____ Material for this task

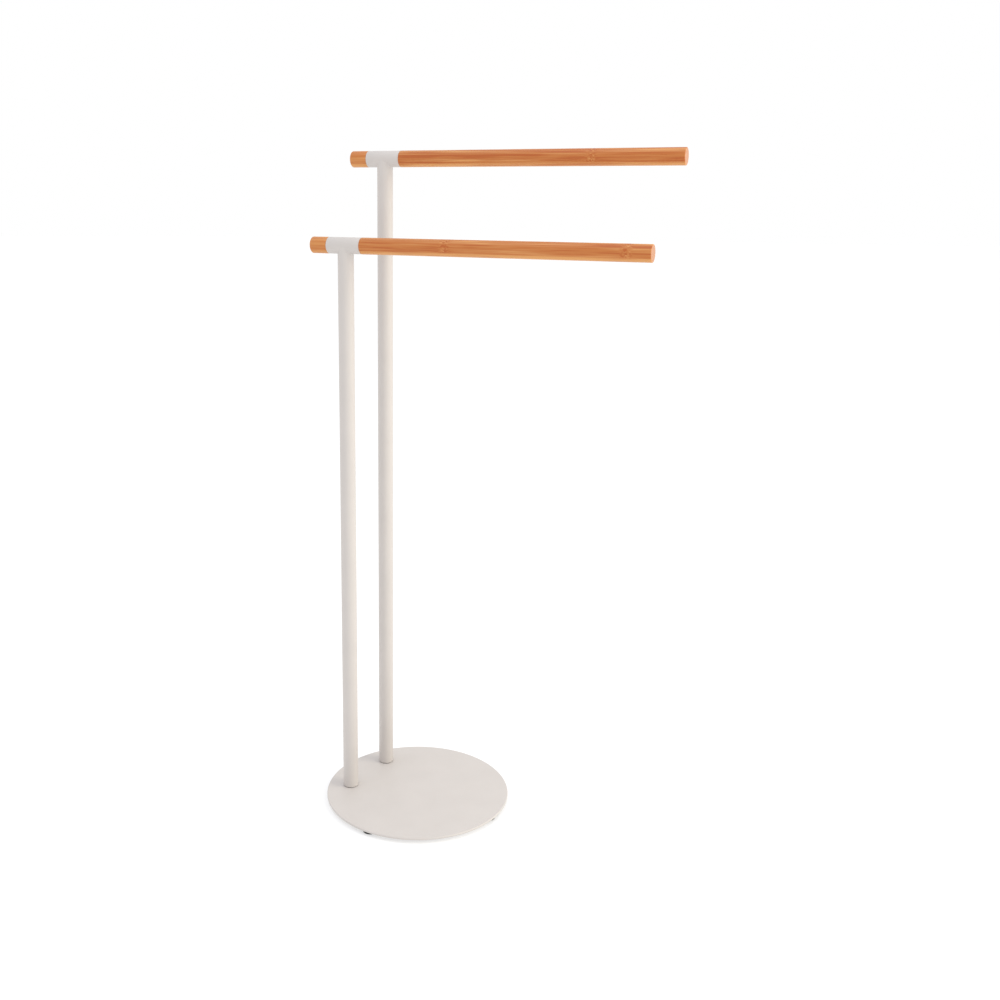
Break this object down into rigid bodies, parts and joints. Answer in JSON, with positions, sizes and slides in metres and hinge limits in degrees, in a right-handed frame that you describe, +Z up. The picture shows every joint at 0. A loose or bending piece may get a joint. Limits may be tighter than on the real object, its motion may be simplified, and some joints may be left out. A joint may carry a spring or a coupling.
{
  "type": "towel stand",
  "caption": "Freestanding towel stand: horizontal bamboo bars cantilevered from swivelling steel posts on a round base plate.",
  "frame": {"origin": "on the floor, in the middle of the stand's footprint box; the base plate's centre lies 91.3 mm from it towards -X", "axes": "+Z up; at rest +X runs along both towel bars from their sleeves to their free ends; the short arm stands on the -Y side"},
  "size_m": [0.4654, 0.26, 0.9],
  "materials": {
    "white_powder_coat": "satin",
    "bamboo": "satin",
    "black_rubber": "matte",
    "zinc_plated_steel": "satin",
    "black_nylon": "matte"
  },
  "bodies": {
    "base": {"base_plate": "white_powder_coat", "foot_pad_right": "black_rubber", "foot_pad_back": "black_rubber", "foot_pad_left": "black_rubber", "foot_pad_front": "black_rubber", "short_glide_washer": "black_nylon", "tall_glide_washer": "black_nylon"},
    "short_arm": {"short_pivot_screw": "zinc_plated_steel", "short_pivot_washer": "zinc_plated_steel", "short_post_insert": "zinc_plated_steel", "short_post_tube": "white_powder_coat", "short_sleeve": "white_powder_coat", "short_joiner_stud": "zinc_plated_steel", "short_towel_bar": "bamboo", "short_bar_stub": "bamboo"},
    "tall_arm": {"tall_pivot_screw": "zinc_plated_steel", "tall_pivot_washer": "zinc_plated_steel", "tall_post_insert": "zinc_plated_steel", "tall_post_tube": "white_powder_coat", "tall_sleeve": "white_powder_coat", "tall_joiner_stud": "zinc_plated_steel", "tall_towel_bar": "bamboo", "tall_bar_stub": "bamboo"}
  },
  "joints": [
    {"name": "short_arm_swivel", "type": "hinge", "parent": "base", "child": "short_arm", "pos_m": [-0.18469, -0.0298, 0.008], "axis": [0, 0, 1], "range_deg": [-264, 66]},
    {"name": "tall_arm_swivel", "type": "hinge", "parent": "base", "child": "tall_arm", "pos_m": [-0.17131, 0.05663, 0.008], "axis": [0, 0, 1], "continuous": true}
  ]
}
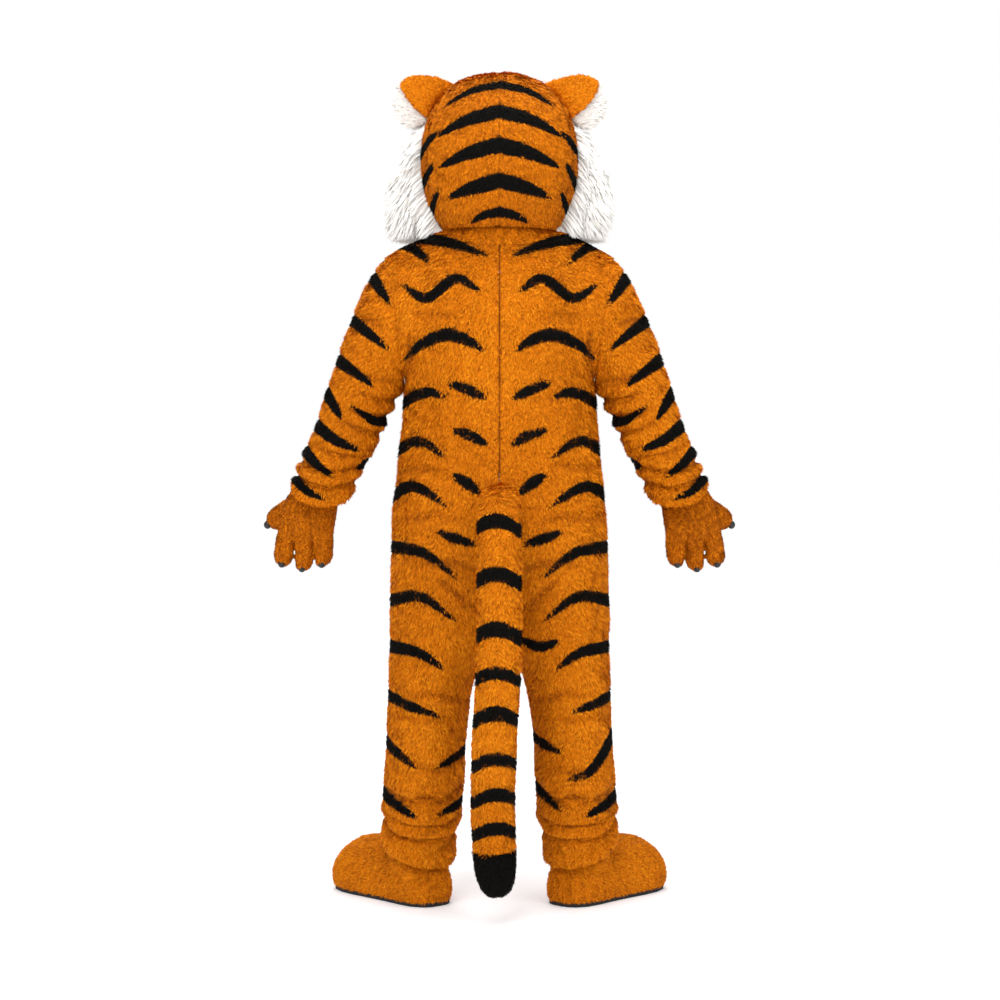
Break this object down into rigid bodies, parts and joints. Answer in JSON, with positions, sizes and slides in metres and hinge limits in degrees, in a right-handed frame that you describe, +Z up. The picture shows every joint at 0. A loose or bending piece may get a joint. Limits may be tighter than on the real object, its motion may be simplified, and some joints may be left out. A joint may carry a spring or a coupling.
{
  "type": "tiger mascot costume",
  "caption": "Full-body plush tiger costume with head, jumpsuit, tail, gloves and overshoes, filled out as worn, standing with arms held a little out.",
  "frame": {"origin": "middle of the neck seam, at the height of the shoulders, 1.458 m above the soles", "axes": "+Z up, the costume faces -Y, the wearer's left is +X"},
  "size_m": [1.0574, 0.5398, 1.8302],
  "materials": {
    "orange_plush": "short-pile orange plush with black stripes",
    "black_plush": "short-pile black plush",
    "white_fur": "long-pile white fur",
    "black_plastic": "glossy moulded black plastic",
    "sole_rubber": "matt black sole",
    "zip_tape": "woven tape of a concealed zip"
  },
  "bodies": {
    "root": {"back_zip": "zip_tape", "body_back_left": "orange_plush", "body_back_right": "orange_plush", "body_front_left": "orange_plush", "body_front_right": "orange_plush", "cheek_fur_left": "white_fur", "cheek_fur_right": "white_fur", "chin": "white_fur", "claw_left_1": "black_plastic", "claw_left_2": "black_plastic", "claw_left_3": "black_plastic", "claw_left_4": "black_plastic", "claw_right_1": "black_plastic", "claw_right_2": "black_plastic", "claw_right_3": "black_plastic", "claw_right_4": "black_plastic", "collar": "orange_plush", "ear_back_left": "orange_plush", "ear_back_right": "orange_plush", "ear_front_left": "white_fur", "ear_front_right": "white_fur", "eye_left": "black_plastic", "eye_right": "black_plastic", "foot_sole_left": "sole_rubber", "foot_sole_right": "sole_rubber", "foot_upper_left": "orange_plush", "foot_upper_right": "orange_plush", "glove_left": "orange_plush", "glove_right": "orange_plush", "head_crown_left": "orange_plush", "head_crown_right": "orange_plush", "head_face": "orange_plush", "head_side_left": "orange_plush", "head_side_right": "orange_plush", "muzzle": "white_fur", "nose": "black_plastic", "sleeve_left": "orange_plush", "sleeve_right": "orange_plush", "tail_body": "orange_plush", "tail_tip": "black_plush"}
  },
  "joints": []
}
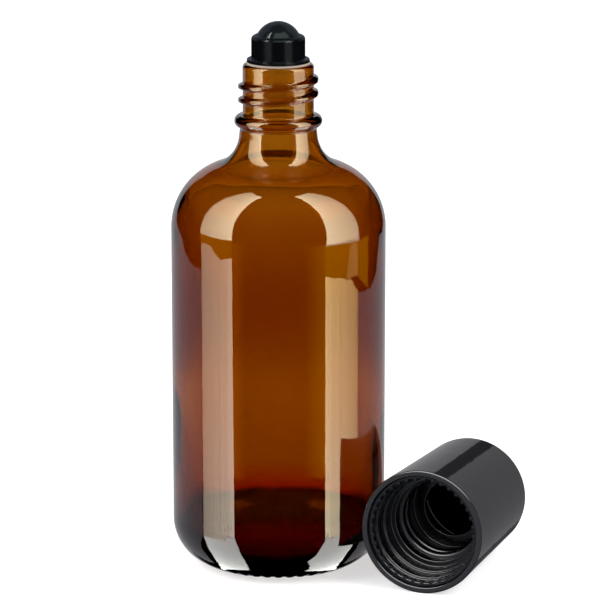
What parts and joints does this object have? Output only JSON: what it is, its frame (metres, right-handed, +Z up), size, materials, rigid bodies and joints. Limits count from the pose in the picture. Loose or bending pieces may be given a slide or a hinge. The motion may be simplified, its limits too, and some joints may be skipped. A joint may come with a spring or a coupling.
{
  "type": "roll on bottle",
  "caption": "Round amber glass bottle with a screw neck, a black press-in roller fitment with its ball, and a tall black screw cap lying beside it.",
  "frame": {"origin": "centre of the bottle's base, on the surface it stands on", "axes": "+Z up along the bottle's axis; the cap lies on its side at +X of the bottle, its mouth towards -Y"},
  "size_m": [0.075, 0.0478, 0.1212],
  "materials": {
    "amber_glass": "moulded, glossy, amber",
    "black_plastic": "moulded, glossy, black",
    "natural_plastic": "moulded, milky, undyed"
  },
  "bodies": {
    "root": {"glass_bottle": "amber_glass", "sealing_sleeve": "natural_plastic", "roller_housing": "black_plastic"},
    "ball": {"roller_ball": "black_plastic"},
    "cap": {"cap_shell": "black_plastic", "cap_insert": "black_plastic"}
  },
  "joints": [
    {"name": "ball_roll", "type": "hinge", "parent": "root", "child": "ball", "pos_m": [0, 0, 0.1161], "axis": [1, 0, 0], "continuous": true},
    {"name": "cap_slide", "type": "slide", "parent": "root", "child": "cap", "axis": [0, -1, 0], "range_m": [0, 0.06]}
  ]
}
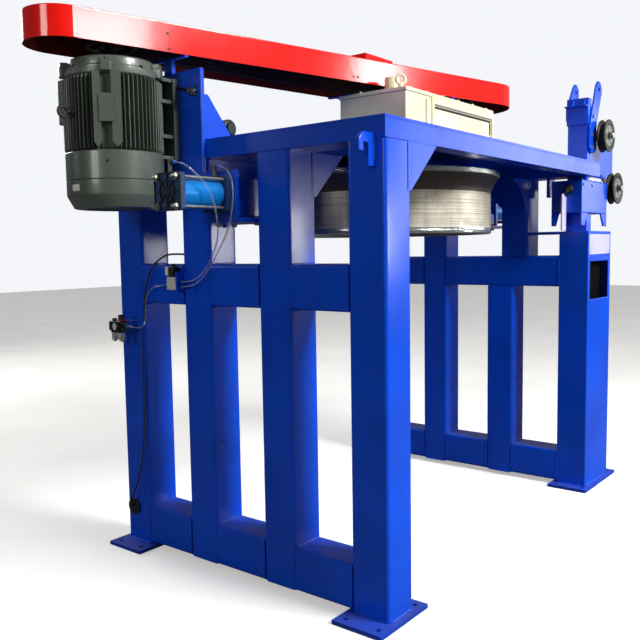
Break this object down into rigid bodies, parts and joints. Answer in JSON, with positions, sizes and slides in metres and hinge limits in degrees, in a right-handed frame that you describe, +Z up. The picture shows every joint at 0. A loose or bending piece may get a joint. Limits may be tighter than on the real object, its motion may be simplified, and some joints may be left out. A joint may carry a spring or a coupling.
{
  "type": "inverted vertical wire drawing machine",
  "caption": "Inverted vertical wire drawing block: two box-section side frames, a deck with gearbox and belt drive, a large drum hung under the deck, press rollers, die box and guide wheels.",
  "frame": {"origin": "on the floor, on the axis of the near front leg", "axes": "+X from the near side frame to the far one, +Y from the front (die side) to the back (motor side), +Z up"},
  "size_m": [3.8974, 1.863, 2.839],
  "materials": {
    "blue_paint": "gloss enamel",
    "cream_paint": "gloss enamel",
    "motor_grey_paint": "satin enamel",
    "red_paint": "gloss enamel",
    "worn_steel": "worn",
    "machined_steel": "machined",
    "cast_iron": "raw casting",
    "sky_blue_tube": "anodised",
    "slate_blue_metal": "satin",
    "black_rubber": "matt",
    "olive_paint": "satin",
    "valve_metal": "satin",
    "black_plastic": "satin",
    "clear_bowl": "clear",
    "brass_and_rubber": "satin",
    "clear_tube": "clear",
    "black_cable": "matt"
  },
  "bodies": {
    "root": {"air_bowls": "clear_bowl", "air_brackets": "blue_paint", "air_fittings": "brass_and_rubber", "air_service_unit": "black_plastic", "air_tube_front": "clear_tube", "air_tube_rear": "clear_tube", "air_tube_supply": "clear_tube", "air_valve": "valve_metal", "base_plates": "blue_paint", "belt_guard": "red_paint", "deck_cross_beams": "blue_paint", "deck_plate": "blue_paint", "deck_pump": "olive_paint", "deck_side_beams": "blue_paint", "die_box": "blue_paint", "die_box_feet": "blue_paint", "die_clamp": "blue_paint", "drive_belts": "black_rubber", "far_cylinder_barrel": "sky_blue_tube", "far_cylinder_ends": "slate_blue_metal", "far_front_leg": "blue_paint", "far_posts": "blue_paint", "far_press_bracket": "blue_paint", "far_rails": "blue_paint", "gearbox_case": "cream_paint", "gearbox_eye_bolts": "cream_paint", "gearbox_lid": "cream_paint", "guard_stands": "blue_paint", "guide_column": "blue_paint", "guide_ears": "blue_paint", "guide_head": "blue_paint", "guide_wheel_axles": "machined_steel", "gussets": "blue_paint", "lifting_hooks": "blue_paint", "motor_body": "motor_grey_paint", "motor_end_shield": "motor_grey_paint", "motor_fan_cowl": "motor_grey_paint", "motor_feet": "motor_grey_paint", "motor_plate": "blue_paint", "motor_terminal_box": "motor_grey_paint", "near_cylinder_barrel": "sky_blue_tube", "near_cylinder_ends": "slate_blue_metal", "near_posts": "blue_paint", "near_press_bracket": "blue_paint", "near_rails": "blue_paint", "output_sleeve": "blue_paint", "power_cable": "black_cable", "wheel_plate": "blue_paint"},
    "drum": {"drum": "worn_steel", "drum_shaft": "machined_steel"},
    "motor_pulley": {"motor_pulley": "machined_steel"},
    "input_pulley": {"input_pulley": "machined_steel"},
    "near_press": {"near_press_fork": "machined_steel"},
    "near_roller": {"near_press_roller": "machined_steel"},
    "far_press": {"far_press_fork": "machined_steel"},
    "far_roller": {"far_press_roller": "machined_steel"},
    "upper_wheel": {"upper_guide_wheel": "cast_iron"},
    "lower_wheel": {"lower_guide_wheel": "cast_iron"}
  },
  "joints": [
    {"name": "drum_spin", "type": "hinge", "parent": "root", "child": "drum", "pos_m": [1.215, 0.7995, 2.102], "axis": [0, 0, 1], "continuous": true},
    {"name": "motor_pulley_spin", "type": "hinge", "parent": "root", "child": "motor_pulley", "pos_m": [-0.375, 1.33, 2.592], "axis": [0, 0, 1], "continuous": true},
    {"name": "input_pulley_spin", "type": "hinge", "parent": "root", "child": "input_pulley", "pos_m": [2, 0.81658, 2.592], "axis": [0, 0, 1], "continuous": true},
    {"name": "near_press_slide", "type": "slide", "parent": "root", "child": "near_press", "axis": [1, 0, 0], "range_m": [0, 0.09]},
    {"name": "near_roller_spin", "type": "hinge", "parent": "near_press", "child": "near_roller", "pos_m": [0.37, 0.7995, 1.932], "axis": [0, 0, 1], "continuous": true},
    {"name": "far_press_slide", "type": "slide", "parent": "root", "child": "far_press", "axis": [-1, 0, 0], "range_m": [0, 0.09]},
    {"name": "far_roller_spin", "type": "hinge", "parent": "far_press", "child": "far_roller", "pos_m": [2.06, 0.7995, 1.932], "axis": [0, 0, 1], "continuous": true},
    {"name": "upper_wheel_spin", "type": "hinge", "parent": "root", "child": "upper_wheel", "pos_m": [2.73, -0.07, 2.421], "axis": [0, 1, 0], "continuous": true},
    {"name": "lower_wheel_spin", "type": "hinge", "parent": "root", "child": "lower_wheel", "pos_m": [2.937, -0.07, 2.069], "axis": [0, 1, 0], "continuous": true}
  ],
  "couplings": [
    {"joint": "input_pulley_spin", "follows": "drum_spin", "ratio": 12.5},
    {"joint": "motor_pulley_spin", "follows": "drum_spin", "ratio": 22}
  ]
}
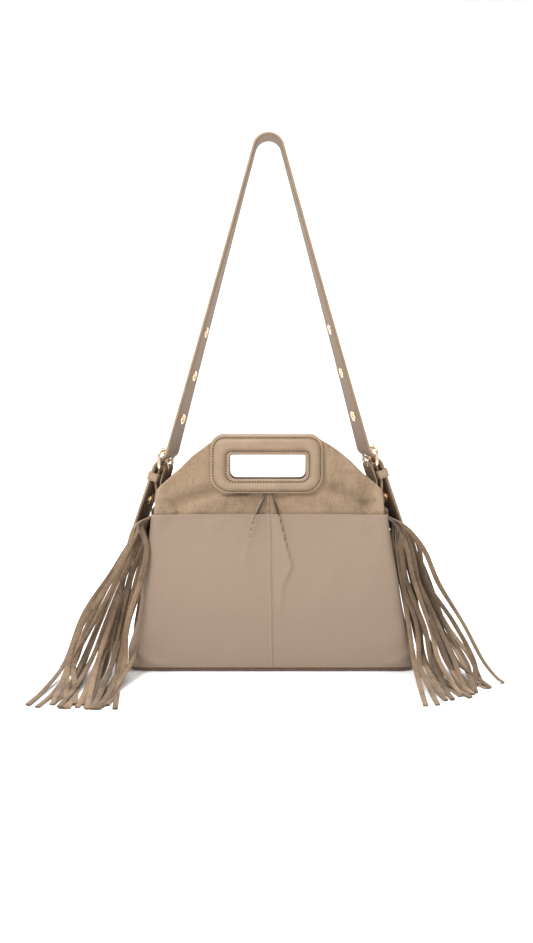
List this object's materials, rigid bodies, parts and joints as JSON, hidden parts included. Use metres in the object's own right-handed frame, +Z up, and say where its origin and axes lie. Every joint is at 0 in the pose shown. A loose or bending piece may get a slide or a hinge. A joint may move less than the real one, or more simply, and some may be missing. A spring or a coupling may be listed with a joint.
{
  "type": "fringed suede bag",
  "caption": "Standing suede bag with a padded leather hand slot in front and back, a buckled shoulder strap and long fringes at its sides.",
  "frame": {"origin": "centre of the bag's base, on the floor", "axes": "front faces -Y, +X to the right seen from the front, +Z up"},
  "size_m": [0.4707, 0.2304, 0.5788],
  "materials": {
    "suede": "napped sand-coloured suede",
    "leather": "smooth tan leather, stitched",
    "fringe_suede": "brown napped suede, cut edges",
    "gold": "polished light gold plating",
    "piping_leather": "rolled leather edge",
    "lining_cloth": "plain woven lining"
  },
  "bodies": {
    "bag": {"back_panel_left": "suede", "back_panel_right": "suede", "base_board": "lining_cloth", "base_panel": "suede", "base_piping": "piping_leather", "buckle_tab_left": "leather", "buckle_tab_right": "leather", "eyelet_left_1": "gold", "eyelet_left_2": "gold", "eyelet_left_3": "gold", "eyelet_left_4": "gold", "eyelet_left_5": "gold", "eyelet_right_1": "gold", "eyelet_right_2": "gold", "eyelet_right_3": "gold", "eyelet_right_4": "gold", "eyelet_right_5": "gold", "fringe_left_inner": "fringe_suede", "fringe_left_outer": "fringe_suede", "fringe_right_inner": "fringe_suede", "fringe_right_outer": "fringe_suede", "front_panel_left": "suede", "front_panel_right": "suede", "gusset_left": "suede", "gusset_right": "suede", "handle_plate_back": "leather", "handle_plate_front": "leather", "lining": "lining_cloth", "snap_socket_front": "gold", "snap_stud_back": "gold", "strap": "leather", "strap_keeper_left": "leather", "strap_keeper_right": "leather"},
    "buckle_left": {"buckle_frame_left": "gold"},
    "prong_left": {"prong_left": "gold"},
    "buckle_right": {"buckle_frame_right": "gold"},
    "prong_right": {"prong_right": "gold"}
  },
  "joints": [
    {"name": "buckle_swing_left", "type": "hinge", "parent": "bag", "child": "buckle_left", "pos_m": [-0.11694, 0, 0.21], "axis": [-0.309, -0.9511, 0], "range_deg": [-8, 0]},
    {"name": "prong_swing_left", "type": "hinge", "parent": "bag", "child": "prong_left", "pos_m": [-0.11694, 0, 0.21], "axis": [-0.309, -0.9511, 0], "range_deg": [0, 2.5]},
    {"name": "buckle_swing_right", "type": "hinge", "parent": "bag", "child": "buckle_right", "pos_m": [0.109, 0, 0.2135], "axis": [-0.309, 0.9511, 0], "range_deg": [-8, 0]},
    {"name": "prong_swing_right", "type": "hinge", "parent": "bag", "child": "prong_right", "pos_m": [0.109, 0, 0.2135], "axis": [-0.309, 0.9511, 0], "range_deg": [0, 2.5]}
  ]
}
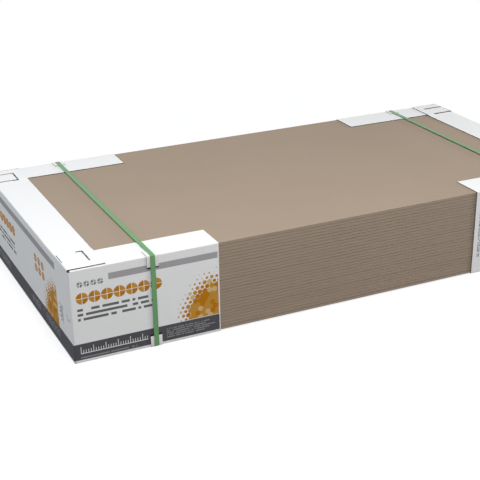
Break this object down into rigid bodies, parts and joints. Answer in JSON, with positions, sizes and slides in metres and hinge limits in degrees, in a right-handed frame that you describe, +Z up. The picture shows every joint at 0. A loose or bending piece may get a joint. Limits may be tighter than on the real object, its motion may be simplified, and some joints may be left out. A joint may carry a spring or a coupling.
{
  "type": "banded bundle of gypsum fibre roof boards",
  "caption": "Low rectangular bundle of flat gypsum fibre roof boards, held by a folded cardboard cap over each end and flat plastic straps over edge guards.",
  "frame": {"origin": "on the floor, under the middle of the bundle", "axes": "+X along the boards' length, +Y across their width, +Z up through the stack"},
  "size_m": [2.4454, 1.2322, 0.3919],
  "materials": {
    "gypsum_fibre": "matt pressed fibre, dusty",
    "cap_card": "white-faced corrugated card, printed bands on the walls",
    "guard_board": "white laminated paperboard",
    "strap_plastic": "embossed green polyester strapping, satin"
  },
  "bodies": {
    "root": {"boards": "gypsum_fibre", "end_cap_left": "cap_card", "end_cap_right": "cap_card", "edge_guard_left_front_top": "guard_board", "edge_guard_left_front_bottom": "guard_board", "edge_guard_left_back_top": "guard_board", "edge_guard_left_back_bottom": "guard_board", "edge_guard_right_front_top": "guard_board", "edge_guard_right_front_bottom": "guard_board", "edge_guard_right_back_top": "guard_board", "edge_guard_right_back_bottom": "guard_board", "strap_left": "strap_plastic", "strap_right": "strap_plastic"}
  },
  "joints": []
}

________

- What you are asked to do:
Provide solely the number of lines in the data that include the word "pose".

- Final result:
2